Some "standard" measuring cups in the US are actually 250ml (the international metric cup) rather than the true US cup of 236ml. Over 5 cups, that discrepancy adds up to about 70ml. That’s enough to ruin a delicate custard or a specific chemistry-heavy bake like macarons.
Also, consider the age of your equipment. Old plastic measuring cups can warp in the dishwasher. If the bottom is bowed out, your "5 cups" might actually be 5.2 cups. It sounds nitpicky until your sauce won't thicken.
Essential Next Steps for Precise Cooking
To keep your kitchen math seamless, stop trying to memorize every single conversion on the fly. It wastes time and leads to errors when you're distracted by a boiling pot.
- Buy a multi-unit measuring pitcher. Get a 2-quart or 2-liter glass pitcher that has cups, ounces, quarts, and milliliters all etched onto the side. This eliminates the need for mental math entirely.
- Keep a conversion magnet on the fridge. Don't rely on your phone when your hands are covered in flour. A quick glance at a physical chart is faster and keeps your screen clean.
- Shift to weight for baking. If you’re measuring dry ingredients, 5 cups of flour can weigh anywhere from 600 to 750 grams depending on how packed it is. A digital scale is the only way to be 100% accurate, regardless of whether you're thinking in quarts or cups.
- Label your leftovers.

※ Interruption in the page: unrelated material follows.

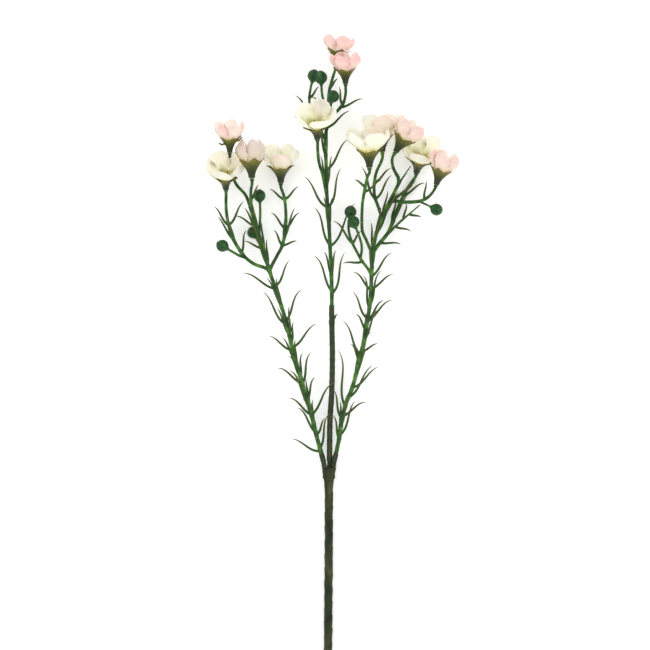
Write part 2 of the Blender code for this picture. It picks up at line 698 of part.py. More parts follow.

When you use that 1.25 quarts out of a 2-quart supply, mark the remaining 3 cups on the container with a Sharpie. It saves you from having to re-measure the next time you cook.
Understanding the relationship between cups and quarts is really just about understanding volume hierarchy. Once you internalize that 4 is the magic number, every other calculation becomes a simple addition or subtraction from that baseline. 5 cups is just 4 cups plus one. 1.25 quarts is just 1 quart plus a quarter. Keeping it simple is the best way to ensure your recipes turn out exactly how they were intended.